Strict validation doesn't stop errors; it just pushes them into the shadows. People will find workarounds. They will enter "999-999-9999" when the phone number field is too restrictive. They will put a space in a mandatory field to bypass the check. Your "clean" database is now filled with "valid" garbage that is impossible to detect because it fits your schema.
The Economics of Good Enough
Most data errors do not matter.
If your customer's middle initial is wrong in your database, the world keeps turning. If your quarterly revenue is off by 0.001% because of a rounding error in a legacy SQL script, your stock price will not move.
The industry obsession with 100% accuracy is a massive misallocation of capital. It follows the law of diminishing returns with brutal efficiency.
- Achieving 80% accuracy costs $X.
- Achieving 95% accuracy costs $10X.
- Achieving 99.9% accuracy costs $100X and requires a team of PhDs to manage the edge cases.
Unless you are calculating the trajectory of a manned spacecraft or the dosage for a chemotherapy drug, you do not need 99.9% accuracy. You need Directional Accuracy. You need to know if the mountain is in front of you or behind you. You don't need to know the exact number of pebbles on the path.
The Strategy of Intentional Friction
Instead of "addressing" errors after they happen, or "catching" them with filters, you should be using errors as sensors.

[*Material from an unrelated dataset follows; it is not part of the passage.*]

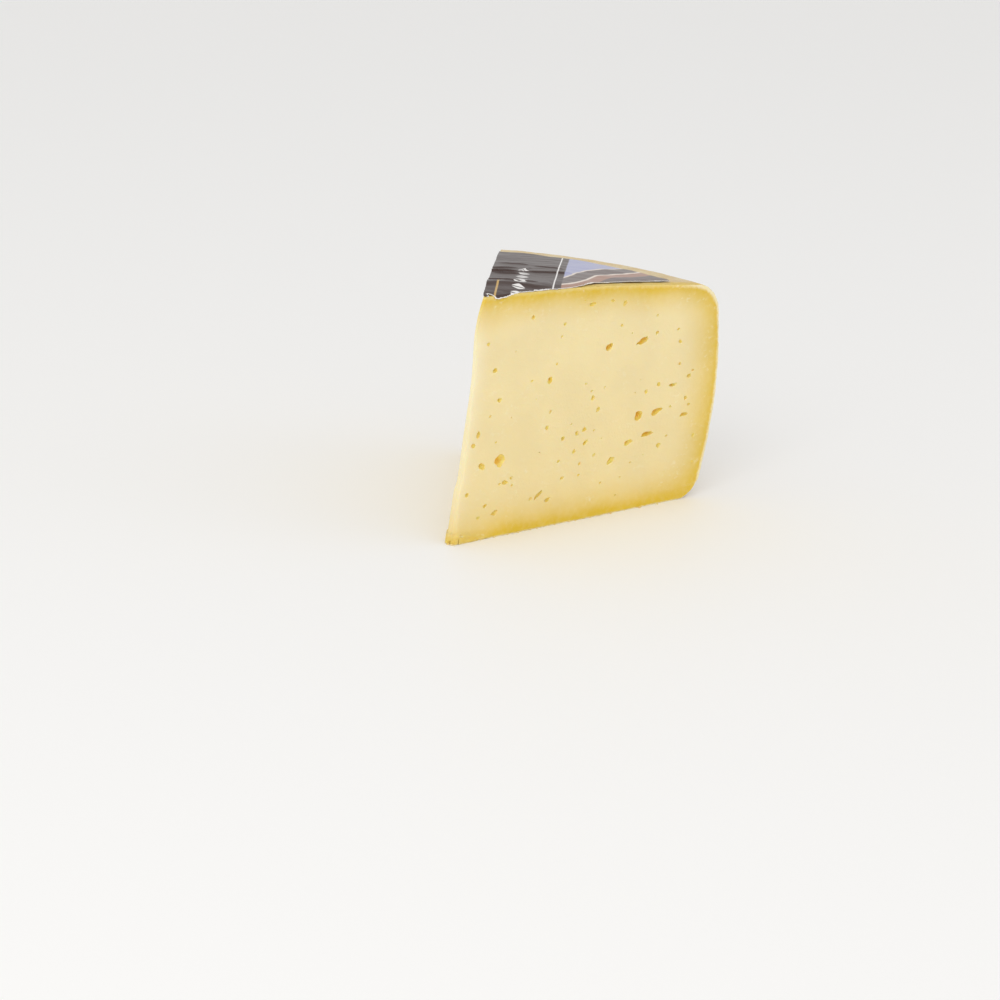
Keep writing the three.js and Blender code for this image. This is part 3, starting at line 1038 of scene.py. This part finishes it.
def label_sheet(sizes, design, materials):
    """The cut piece of the round label: a thin sheet with creases and a torn front edge."""
    front_crowding = 1.3
    curl_width = 8 * MM
    rim_raggedness = 0.25 * MM
    bends_down = 1.3
    bends_in = 0.45
    names = ("print_across", "print_along", "print_width", "print_depth", "torn")
    bm = bmesh.new()
    layers = [bm.verts.layers.float.new(name) for name in names]
    bmesh.ops.create_grid(bm, x_segments=230, y_segments=120, size=0.5)
    for vert in bm.verts:
        distance = mix(design.tip_x, design.radius, vert.co.x + 0.5)
        low, high = label_edges(sizes, design, distance)
        turn = mix(low, high, (vert.co.y + 0.5) ** front_crowding)
        rim = rim_raggedness * grain((0, turn * design.radius, 0), 3 * MM)
        reach = distance + rim * smooth_between(distance, 0.95 * design.radius, design.radius)
        place = Vector((math.cos(turn) * reach, math.sin(turn) * reach, 0))
        from_cut = reach * turn
        curl = 1 - part_between(from_cut, 0, curl_width)
        curl_depth = design.curl * mix(1.9, 1, smooth_between(distance, 14 * MM, 30 * MM))
        lift = crease_height(place) * mix(0.3, 1, smooth_between(from_cut, 0, 3 * MM))
        lift += curl_depth * (1 - curl * curl)
        # Past the front cut the sheet bends down over the edge
        hang = max(0, -place.y)
        place.z = top_point(sizes, reach)[1] + design.gap + lift - bends_down * hang
        place.y *= bends_in if place.y < 0 else 1
        vert.co = place
        away = Matrix.Rotation(-sizes.wedge_angle, 2) @ place.xy
        values = (-away.y, away.x, place.x, place.y, (turn - low) * reach)
        for layer, value in zip(layers, values):
            vert[layer] = value
    bmesh.ops.solidify(bm, geom=list(bm.faces), thickness=design.thickness)
    bmesh.ops.recalc_face_normals(bm, faces=bm.faces)
    return new_object("printed_label", bm, materials)


def printed_bands(add, design, width, depth):
    """Layered waves of colour: lilac, mauve and terracotta, with cream lines between them."""
    wave_length = 6 * MM
    wave_depth = 1.6 * MM
    slope = 0.3
    slope_from = 37 * MM
    softness = 0.3 * MM
    swing = add("Math", (width, wave_length), operation="DIVIDE")
    swing = add("Math", (swing,), operation="SINE")
    swing = add("Math", (swing, wave_depth), operation="MULTIPLY")
    rise = add("Math", (width, slope_from), operation="SUBTRACT")
    rise = add("Math", (rise, slope), operation="MULTIPLY")
    wave = add("Math", (depth, rise), operation="SUBTRACT")
    wave = add("Math", (wave, swing), operation="ADD")
    ink = design.lilac
    for level, colour in (
        (12 * MM, design.cream),
        (11 * MM, design.mauve),
        (4 * MM, design.cream),
        (2.8 * MM, design.terracotta),
        (-2 * MM, design.mauve),
    ):
        below = add("MapRange", (wave, level - softness, level + softness, 1, 0), **SMOOTH)
        ink = add("Mix", (below, ink, colour), **COLOURS)
    return ink


def leaf_row(add, design, across, along):
    """A row of plain pointed leaves, 1 where the leaf is and 0 beside it."""
    leaf_width = 0.33
    pointedness = 1.6
    edge_width = 0.2 * MM
    start, end = design.leaves_from, design.leaves_to
    turn = add("Math", (along, design.leaf_pitch), operation="DIVIDE")
    turn = add("Math", (turn,), operation="FRACT")
    beside = add("Math", (turn, 0.5), operation="SUBTRACT")
    beside = add("Math", (beside,), operation="ABSOLUTE")
    beside = add("Math", (beside, leaf_width), operation="DIVIDE")
    level = add("Math", (across, design.leaves_at), operation="SUBTRACT")
    level = add("Math", (level, design.leaf_reach), operation="DIVIDE")
    level = add("Math", (level,), operation="ABSOLUTE")
    level = add("Math", (level, pointedness), operation="POWER")
    edge = add("Math", (level, beside), operation="ADD")
    leaf = add("MapRange", (edge, 0.9, 1.05, 1, 0), **SMOOTH)
    for part in (
        add("MapRange", (beside, 0.1, 0.22), **SMOOTH),
        add("MapRange", (along, start, start + edge_width), **SMOOTH),
        add("MapRange", (along, end, end + edge_width, 1, 0), **SMOOTH),
    ):
        leaf = add("Math", (leaf, part), operation="MULTIPLY")
    return leaf


def torn_rim(add, design, place, torn, width):
    """1 on the bare fibres along the torn edge, which are broad in patches and at the notch."""
    softness = 0.06 * MM
    fibre = speckle(add, place, 0.9 * MM, 3, 0.6)
    fibre = add("MapRange", (fibre, 0.3, 0.7, 0.2 * MM, 0.9 * MM), **SMOOTH)
    patch = add("MapRange", (speckle(add, place, 5 * MM), 0.56, 0.66, 0.22, 1), **SMOOTH)
    at_notch = near(add, width, design.notch_fibres_at, 0.9 * MM, 2.2 * MM)
    patch = add("Math", (patch, at_notch), operation="MAXIMUM")
    rim = add("Math", (fibre, patch), operation="MULTIPLY")
    inside = add("Math", (torn, rim), operation="SUBTRACT")
    return add("MapRange", (inside, -softness, softness, 1, 0), **SMOOTH)


def label_material(design):
    """Glossy printed paper that has creased on the damp rind, with white fibres where it tore."""
    softness = 0.4 * MM
    material, add = new_material("glossy printed label paper, creased and torn")
    place = add("TexCoord", output="Object")
    across, along, width, depth, torn = (
        add("Attribute", output="Fac", attribute_name=name)
        for name in ("print_across", "print_along", "print_width", "print_depth", "torn")
    )
    field = add("MapRange", (across, design.bands_at, design.bands_at + softness), **SMOOTH)
    line = near(add, across, design.line_at, 0.16 * MM, 0.32 * MM)
    stripe = near(add, across, design.stripe_at, 0.25 * MM, 0.45 * MM)
    stripe_end = (along, design.stripe_length, design.stripe_length + softness, 1, 0)
    stripe = add("Math", (stripe, add("MapRange", stripe_end, **SMOOTH)), operation="MULTIPLY")
    bare = torn_rim(add, design, place, torn, width)
    body = design.charcoal
    for part, colour in (
        (field, printed_bands(add, design, width, depth)),
        (line, design.white),
        (stripe, design.gold),
        (leaf_row(add, design, across, along), design.white),
        (bare, design.white),
    ):
        body = add("Mix", (part, body, colour), **COLOURS)
    crumple = speckle(add, place, 2.4 * MM, 3, 0.6)
    look = {
        "Base Color": body,
        "Roughness": add("MapRange", (bare, 0, 1, 0.33, 0.8), **SMOOTH),
        "IOR": 1.55,
        "Specular Tint": (1, 0.89, 0.85),
        "Normal": add("Bump", {"Height": crumple, "Distance": 0.1 * MM}),
    }
    add("OutputMaterial", (add("BsdfPrincipled", look),))
    return material


def crumb_material(colours):
    """Dry crumbs of rind and paste: matt, pale and rough."""
    material, add = new_material("dry crumbs of cheese rind")
    place = add("TexCoord", output="Object")
    patches = speckle(add, place, 1.5 * MM)
    look = {
        "Base Color": add("Mix", (patches, colours.rind_line, colours.ripe_paste), **COLOURS),
        "Roughness": 0.7,
        "Subsurface Weight": 0.2,
        "Subsurface Radius": (1.0, 0.6, 0.25),
        "Subsurface Scale": 0.8 * MM,
    }
    add("OutputMaterial", (add("BsdfPrincipled", look),))
    return material


def floor_material(stage):
    """Matt pale board: it takes soft shadows and has almost no shine."""
    material, add = new_material("matt pale board")
    look = {"Base Color": stage.floor, "Roughness": 0.6}
    add("OutputMaterial", (add("BsdfPrincipled", look),))
    return material


def crumb_place(sizes, seed, away, along):
    """Where a crumb lies: most along the front cut, some on the foot's ledge or by the thin end."""
    every_by_nose = 16
    every_on_ledge = 4
    ledge_width = 0.3 * MM
    nose_slant = 0.35
    if seed % every_by_nose == 0:
        place = Vector((sizes.tip_x - sizes.tip_flare - away, 3 * MM * (along - 0.35), 0))
        place.x -= nose_slant * place.y - 2.6 * MM
        return place
    if seed % every_on_ledge == 0:
        distance = mix(5.5, 14, along) * MM
        return Vector((tip_at(sizes, 0) + distance, -ledge_width, band_height(sizes, distance)))
    return Vector((mix(-3, 92, along**1.1) * MM, -away, 0))


def crumb_heap(sizes, materials):
    """Crumbs that the knife left along the foot of the front cut and of the thin end."""
    sunk = 0.42
    unevenness = 0.45
    bm = bmesh.new()
    random = chance(29)
    for seed in range(sizes.crumbs):
        size = (0.16 + 0.42 * next(random) ** 3) * MM
        away = (0.1 + 0.5 * next(random) ** 2) * MM
        place = crumb_place(sizes, seed, away, next(random))
        place.z += sunk * size
        turn = Matrix.Rotation(next(random) * FULL_TURN, 4, "Z")
        flat = Matrix.Diagonal((1, 0.55 + 0.4 * next(random), 0.5 + 0.3 * next(random), 1))
        made = bmesh.ops.create_icosphere(bm, subdivisions=3, radius=size)
        for vert in made["verts"]:
            lump = 1 + unevenness * grain(vert.co + Vector((seed, 0, 0)), 1.1 * size)
            vert.co = Matrix.Translation(place) @ turn @ flat @ (vert.co * lump)
            vert.co.z = max(vert.co.z, 0)
    return new_object("crumbs", bm, materials)


class CHEESE_OT_wedge(bpy.types.Operator):
    """Build the wedge of cheese: the wheel, cut by the knife, with its eyes"""

    bl_idname = "cheese.wedge"
    bl_label = "Wedge"

    def execute(self, context):
        sizes = context.scene.wedge_sizes
        colours = context.scene.cheese_colours
        paste = paste_material(colours)
        piece = wheel_solid(sizes, [rind_material(colours)])
        piece.name = "cheese_paste_and_rind"
        combine(piece, knife_solid(sizes, [paste]), "INTERSECT")
        combine(piece, eye_solid(sizes, eye_material(colours)), "DIFFERENCE")
        combine(piece, foot_chips(sizes, paste), "DIFFERENCE")
        mesh = piece.data
        soften_edges(sizes, mesh)
        for value_of in POINT_VALUES:
            layer = mesh.attributes.new(value_of.__name__, "FLOAT", "POINT")
            layer.data.foreach_set("value", [value_of(sizes, vert.co) for vert in mesh.vertices])
        finish_piece(piece, sizes, ["cheese_wedge"])
        return {"FINISHED"}


class CHEESE_OT_label(bpy.types.Operator):
    """Build the cut piece of the paper label that sticks to the top of the rind"""

    bl_idname = "cheese.label"
    bl_label = "Label"

    def execute(self, context):
        sizes = context.scene.wedge_sizes
        design = context.scene.label_design
        piece = label_sheet(sizes, design, [label_material(design)])
        finish_piece(piece, sizes, ["top_label"])
        return {"FINISHED"}


class CHEESE_OT_crumbs(bpy.types.Operator):
    """Strew the crumbs along the foot of the front cut"""

    bl_idname = "cheese.crumbs"
    bl_label = "Crumbs"

    def execute(self, context):
        sizes = context.scene.wedge_sizes
        piece = crumb_heap(sizes, [crumb_material(context.scene.cheese_colours)])
        finish_piece(piece, sizes, [])
        return {"FINISHED"}


class CHEESE_OT_stage(bpy.types.Operator):
    """Set the plain floor, the soft light and the camera"""

    bl_idname = "cheese.stage"
    bl_label = "Stage"

    def execute(self, context):
        stage = context.scene.stage_settings
        floor_size = 6
        bm = bmesh.new()
        bmesh.ops.create_grid(bm, x_segments=1, y_segments=1, size=floor_size)
        new_object("floor", bm, [floor_material(stage)])
        world = bpy.data.worlds.new("soft sky")
        world.use_nodes = True
        background = world.node_tree.nodes["Background"]
        background.inputs["Color"].default_value = (*stage.sky, 1)
        background.inputs["Strength"].default_value = stage.sky_strength
        context.scene.world = world
        # Each lamp has a place and a size in metres
        for name, place, size, power in (
            ("key", (-1.15, -0.75, 1.0), 0.9, stage.key_power),
            ("fill", (0.9, -0.9, 0.7), 0.8, stage.fill_power),
        ):
            add_lamp(name, place, size, power)
        add_camera(stage, context.scene.wedge_sizes)
        context.scene.view_settings.view_transform = "Standard"
        return {"FINISHED"}


def add_lamp(name, place, size, power):
    """A large square lamp that faces the middle of the wedge."""
    middle_height = 0.04
    light = bpy.data.lights.new(name, "AREA")
    light.size = size
    light.energy = power
    lamp = bpy.data.objects.new(name, light)
    aim = Vector((0, 0, middle_height)) - Vector(place)
    lamp.location = place
    lamp.rotation_euler = aim.to_track_quat("-Z", "Y").to_euler()
    bpy.context.scene.collection.objects.link(lamp)


def add_camera(stage, sizes):
    """The camera, at the photograph's place and with its small roll."""
    data = bpy.data.cameras.new("camera")
    data.lens = stage.lens
    data.sensor_width = 36
    data.clip_end = 50
    camera = bpy.data.objects.new("camera", data)
    axis = Vector((sizes.wheel_axis_x, sizes.wheel_axis_y, 0))
    camera.matrix_world = (
        Matrix.Translation(axis + Vector((stage.camera_x, stage.camera_y, stage.camera_z)))
        @ Matrix.Rotation(-stage.yaw, 4, "Z")
        @ Matrix.Rotation(math.pi / 2 - stage.pitch, 4, "X")
        @ Matrix.Rotation(stage.roll, 4, "Z")
    )
    bpy.context.scene.collection.objects.link(camera)
    bpy.context.scene.camera = camera


class CHEESE_PT_panel(bpy.types.Panel):
    """Lists the pieces of the cheese and their sizes"""

    bl_idname = "CHEESE_PT_panel"
    bl_label = "Cheese"
    bl_space_type = "VIEW_3D"
    bl_region_type = "UI"
    bl_category = "Cheese"

    def draw(self, context):
        for operator in OPERATORS:
            self.layout.operator(operator.bl_idname)
        for name in GROUPS:
            group = getattr(context.scene, name)
            box = self.layout.box()
            for key in group.__annotations__:
                box.prop(group, key)


OPERATORS = [CHEESE_OT_wedge, CHEESE_OT_label, CHEESE_OT_crumbs, CHEESE_OT_stage]
GROUPS = {
    "wedge_sizes": WedgeSizes,
    "cheese_colours": CheeseColours,
    "label_design": LabelDesign,
    "stage_settings": StageSettings,
}
CLASSES = [*GROUPS.values(), *OPERATORS, CHEESE_PT_panel]


def register():
    for cls in CLASSES:
        bpy.utils.register_class(cls)
    for name, group in GROUPS.items():
        setattr(bpy.types.Scene, name, bpy.props.PointerProperty(type=group))


def unregister():
    for name in GROUPS:
        delattr(bpy.types.Scene, name)
    for cls in reversed(CLASSES):
        bpy.utils.unregister_class(cls)


def main():
    register()
    bpy.ops.cheese.wedge()
    bpy.ops.cheese.label()
    bpy.ops.cheese.crumbs()
    bpy.ops.cheese.stage()


if __name__ == "__main__":
    main()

1. Error-Driven Development
Treat every recurring data error as a product requirement. If 15% of your users are entering their addresses in the wrong format, the problem isn't the users and it isn't the data. The problem is your UI. Use the error rate as a heat map for where your product is failing to meet human intuition.
2. Radical Transparency over Silent Fixes
Never let a script "silently" fix data. If a record is altered by an automated process, it must be watermarked. You need to be able to see the "raw" vs. the "cooked" data at any time. If you can’t see what the data looked like before your "cleansing" algorithm touched it, you don't own your data—the algorithm does.
3. Embrace the Mess
The most successful hedge funds and high-growth tech firms don't have the cleanest data; they have the best tools for navigating messy data. They build systems that can handle ambiguity. They use probabilistic models rather than deterministic ones. They accept that the "error" might be the most valuable piece of information they have.
The Fatal Flaw in "Address and Fix"
The competitor's mindset—catch it, address it, fix it—is a defensive posture. it is the mindset of a librarian, not a leader. It views data as a static record to be maintained rather than a dynamic signal to be interpreted.
When you see a data error, don't ask "How do I fix this?" Ask "What does this error tell me about my business that the 'correct' data is hiding?"
- If your inventory count is consistently wrong, your physical warehouse process is broken. Fix the warehouse, not the spreadsheet.
- If your lead source data is "missing," your marketing attribution model is a fantasy. Accept the mystery rather than forcing a "direct" or "organic" label on it.
- If your financial projections are "error-prone," it’s because you’re trying to predict the future using a spreadsheet designed for the past.
The goal isn't to have a database with no errors. The goal is to have a business that survives them.
Stop trying to polish the mirror. Start looking at what it's reflecting. The errors are the only parts of your data that haven't been lied to yet. Respect them. Leave them alone. Listen to them.